築城は慶長14年(1609年)まで9年余り続いていたが、徳川家康が鞆城の存在を知って立腹し、これを恐れた福島正則は築城を中止して、完成していた施設も取り壊して家康に謝罪することになった[5]。地元では元和元年(1615年)に発布された一国一城令によって取り壊されたと伝わっている。
天守などは破却[6]されたが、後述のようにある程度残されていたといわれている。元和5年(1619年)に福島氏は損壊した広島城を幕府に無断で修理したとして、武家諸法度によって改易され、備後国の福島氏の支配は終焉を迎えた。
福島氏の去った安芸国は浅野氏が入り、浅野氏や長門毛利氏や筑前黒田氏などの、西日本の外様大名に対する西国の鎮衛として、鞆の浦のある備後国には徳川家康の従兄弟である水野勝成が福山10万石の領主として移封され、鞆城の三の丸跡には鞆奉行所が置かれた。鞆奉行所には勝成の長男勝重(勝俊)(後の2代藩主)が居住し、「鞆殿」と呼ばれた。勝俊が藩主に就任して以後は、重臣が鞆奉行として配された。江戸期の歴史書「水野記」の記述[7]によれば、宝永8年(1711年)に大手門と矢倉屋敷が焼失したとあり、江戸時代の中ごろまでは元の鞆城の建築物が存置されていたようである。

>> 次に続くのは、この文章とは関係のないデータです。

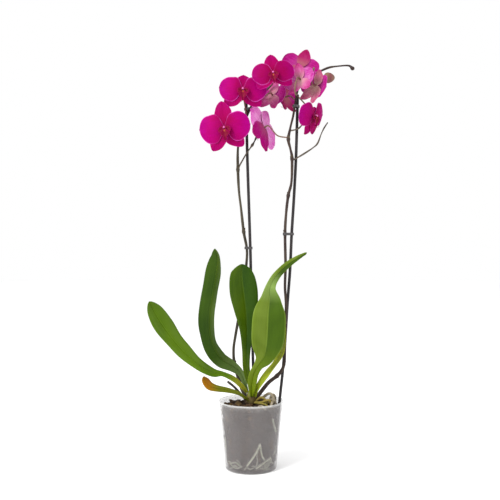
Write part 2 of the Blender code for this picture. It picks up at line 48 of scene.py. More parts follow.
scene.view_settings.look = "None"

bpy.ops.object.camera_add(location=CAMERA_PLACE, rotation=(radians(CAMERA_TILT), 0, 0))
camera = bpy.context.active_object
camera.name = "studio_camera"
camera.data.lens = CAMERA_LENS
camera.data.sensor_width = 36
camera.data.clip_end = 50
scene.camera = camera

room = bpy.data.worlds.new("white_room")
room.use_nodes = True
room.node_tree.nodes["Background"].inputs["Color"].default_value = (1, 1, 1, 1)
room.node_tree.nodes["Background"].inputs["Strength"].default_value = 1
scene.world = room


def soft_box(name, place, size, power):
    """A square area light that looks at the middle of the plant."""
    bpy.ops.object.light_add(type="AREA", location=place)
    lamp = bpy.context.active_object
    lamp.name = name
    ahead = Vector(PLANT_MIDDLE) - Vector(place)
    lamp.rotation_euler = ahead.to_track_quat("-Z", "Y").to_euler()
    lamp.data.size = size
    lamp.data.energy = power


soft_box("key_box", (-1.5, -1.5, 1.9), 1.1, 62)
soft_box("side_box", (1.9, -0.6, 1.1), 1, 9)


class Skin:
    """A material on one shader, with the helpers that add its nodes."""

    def __init__(self, name, roughness, specular):
        self.material = bpy.data.materials.new(name)
        self.material.use_nodes = True
        self.tree = self.material.node_tree
        self.shader = self.tree.nodes["Principled BSDF"]
        self.dial({"Roughness": roughness, "Specular IOR Level": specular})
        coordinates = self.node("ShaderNodeTexCoord", {})
        self.place, self.spread = coordinates.outputs["Object"], coordinates.outputs["UV"]

    def dial(self, dials):
        """Set the shader's own sockets."""
        for key, value in dials.items():
            self.shader.inputs[key].default_value = value

    def link(self, value, key):
        """Lead a node's output to one of the shader's sockets."""
        self.tree.links.new(value, self.shader.inputs[key])

    def node(self, kind, inputs, **settings):
        """A node with its settings; an input is a number, a colour or another node's output."""
        made = self.tree.nodes.new(kind)
        for key, value in settings.items():
            setattr(made, key, value)
        for key, value in inputs.items():
            if isinstance(value, bpy.types.NodeSocket):
                self.tree.links.new(value, made.inputs[key])
            else:
                made.inputs[key].default_value = value
        return made

    def axis(self, vector, letter):
        """One coordinate of a vector."""
        return self.node("ShaderNodeSeparateXYZ", {"Vector": vector}).outputs[letter]

    def work_out(self, operation, first, second=0):
        """The result of a sum on one or two values."""
        return self.node("ShaderNodeMath", {0: first, 1: second}, operation=operation).outputs[0]

    def ramp(self, value, stops):
        """A colour, or a grey, for a value between 0 and 1."""
        made = self.node("ShaderNodeValToRGB", {"Fac": value})
        scale = made.color_ramp
        while len(scale.elements) < len(stops):
            scale.elements.new(0.5)
        for element, (place, colour) in zip(scale.elements, stops):
            element.position = place
            element.color = (*(colour if isinstance(colour, tuple) else (colour,) * 3), 1)
        return made.outputs["Color"]

    def mix(self, share, low, high, way="MIX"):
        """The mix of two colours."""
        low, high = [(*side, 1) if isinstance(side, tuple) else side for side in (low, high)]
        return self.node("ShaderNodeMix", {0: share, 6: low, 7: high}, data_type="RGBA",
                         blend_type=way).outputs[2]

    def tinge(self, colour, other, pattern, *stops):
        """The colour with another laid over it, as thickly as the stops say for a pattern."""
        return self.mix(self.ramp(pattern, stops), colour, other)

    def speckle(self, size, detail=3, stretch=(1, 1, 1), twist=0, vector=None):
        """Noise on the piece's own place or another coordinate, stretched along its axes."""
        placed = self.node("ShaderNodeMapping", {"Vector": vector or self.place, "Scale": stretch})
        made = self.node("ShaderNodeTexNoise", {"Vector": placed.outputs[0], "Scale": size,
                                                "Detail": detail, "Distortion": twist})
        return made.outputs["Fac"]

    def finish(self, colour, height, strength, depth):
        """Colour the shader and give it small bumps from a height."""
        bump = self.node("ShaderNodeBump", {"Height": height, "Strength": strength,
                                            "Distance": depth})
        self.link(colour, "Base Color")
        self.link(bump.outputs["Normal"], "Normal")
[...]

一国一城令後に備後国で残されたのは、鞆から北東約20kmに位置する神辺城であり、水野勝成も当初は神辺城主として移封されたが、西国の鎮衛の拠点として新規築城が認められ、元和6年(1620年)に福山城を築城[8]して移り、神辺城は廃城になった。
鞆城の跡地は、大部分が鞆の住宅地となっている。本丸跡には戦前までは料亭、戦後は鞆中学校が建設され、その後移転したが現在は鞆の浦歴史民俗資料館になっている。福山市は鞆中学校移転後に発掘調査を実施しており、その時に出土した石垣を再利用して資料館と駐車場の間に石垣を再築しているが、かならずしも遺構に則したものではない。本丸跡には資料館のほか、鞆に縁のある宮城道雄の像や、毛利氏にゆかりのある早毛利稲荷神社の社が鎮座している。
また、資料館の建物の南西側に本丸の石垣の一部が保存展示されており、石には丸印などの刻印が残されている。また搦手門の跡や、二の丸の石垣が寺などの石垣に転用されている様子が見受けられる。1976年(昭和51年)7月13日に市の史跡に指定された[1]。